H₁: At least two proportions differ. This alternative hypothesis suggests that there is a significant difference in at least one pair of proportions among the cities.
P-value: The test demonstrated statistical significance (p < 0.05), leading to the rejection of H₀.
Observations: This result confirms that at least some cities have different enrollment proportions. Houston's enrollment proportions were distinctly different from others, further reinforcing its status as an outlier; patterns for other cities might still be unclear without further post-hoc analysis.
Chi-Square Test #5: Freshman Retention Rates
Focus: This test specifically compared the proportion of students that stayed after one year across various cities, a crucial metric for institutional success and student support effectiveness.
Sample Size Check: Passed, ensuring the test's reliability.
Results: Houston was again identified as a significant outlier, showing consistently lower retention rates. San Francisco's statistics also suggested potential concerns, indicating retention issues even if its initial enrollment might be better than Houston's.
Chi-Square Test #6: Yearly Comparisons
Analysis: This test aimed to determine if there was a significant difference in enrollment patterns between year one and year two samples.
H₀: Proportions are the same for both years. This hypothesis suggests temporal stability in the enrollment process.
H₁: Proportions differ. This hypothesis suggests a significant change in enrollment patterns between the two years.
Statistical Validation: A p-value of 0.36 was obtained, which is greater than the standard significance level of 0.05. This suggests no statistically significant difference between the enrollment proportions for year one and year two; therefore, the null hypothesis is not rejected.
Implications: The finding of no significant yearly difference is positive for future analysis, as it allows for the pooling of data across these two academic years, creating a larger and potentially more robust dataset for further studies without concerns about temporal shifts in patterns.
Summary and Recommendations
Conclude on the merits of city recruiting strategies based on analysis: The series of chi-square tests provides strong empirical evidence to inform strategic decisions regarding recruitment efforts.
Recommendations: Based on consistently low enrollment and retention rates, consider dropping Houston from future recruitment efforts. There is also a strong basis to consider dropping San Francisco as well, primarily due to its demonstrated low retention rates, even if its initial enrollment might be acceptable.

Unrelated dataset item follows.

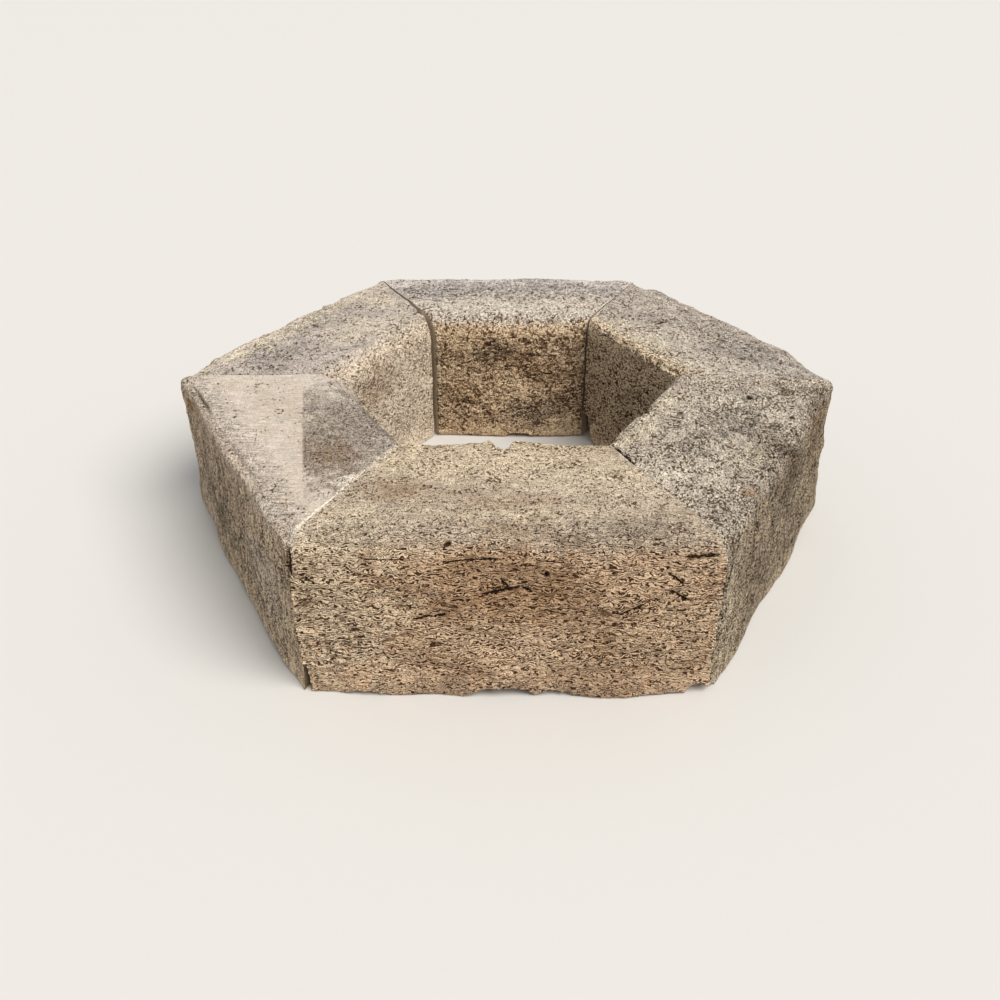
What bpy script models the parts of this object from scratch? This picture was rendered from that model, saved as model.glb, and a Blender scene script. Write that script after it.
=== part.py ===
"""Hexagonal limestone surround: six mitred blocks that stand in a closed ring.

Run with blender --background --python part.py. Units are metres, +Z is up, the origin is the
middle of the ring on the ground, and the front block faces -Y. Each block was sawn from an old
weathered stone: its two mitred ends are flat and sharp, its long arrises are worn round, its
faces swell a little, and pieces have broken off its edges.
"""

import math

import bmesh
import bpy
import numpy as np
from mathutils import Matrix, Vector

# Driving dimensions of the ring
RING_SIDE = 0.850  # side of the outer hexagon, and so the distance of its corners from the middle
HOLE_SIDE = 0.446  # side of the hexagonal hole
RING_HEIGHT = 0.389

# How far each joint's ends lie from the true hexagon, and how wide it gapes there
JOINTS = {
    # name: (bearing in degrees, outer end (x, y), inner end (x, y), gap outside, gap inside)
    "right": (0, (-0.005, -0.006), (0.000, 0.020), 0.003, 0.003),
    "back_right": (60, (-0.006, 0.010), (0.008, 0.003), 0.003, 0.005),
    "back_left": (120, (0.006, 0.010), (0.001, 0.000), 0.003, 0.016),
    "left": (180, (0.005, -0.008), (-0.002, 0.018), 0.003, 0.003),
    "front_left": (240, (-0.003, -0.002), (-0.021, 0.034), 0.003, 0.003),
    "front_right": (300, (0.006, 0.002), (0.008, 0.038), 0.003, 0.004),
}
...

Reporting Findings & Methods: When presenting these findings, it's crucial to use data from both qualitative comparisons (e.g., anecdotal observations, student feedback if available) and quantitative dichotomous comparisons (using chi-square tests for categorical variables) to provide a holistic view. If applicable, ANOVA could be used for comparing means of continuous outcomes (e.g., GPA of students from different cities) to complement the chi-square analysis.
Final Task for Students: Replicate the analysis using the class dataset and complete homework assignments. This practical application reinforces understanding of findings and interpretations, emphasizing that statistical significance must always be coupled with practical implications for effective business decision-making.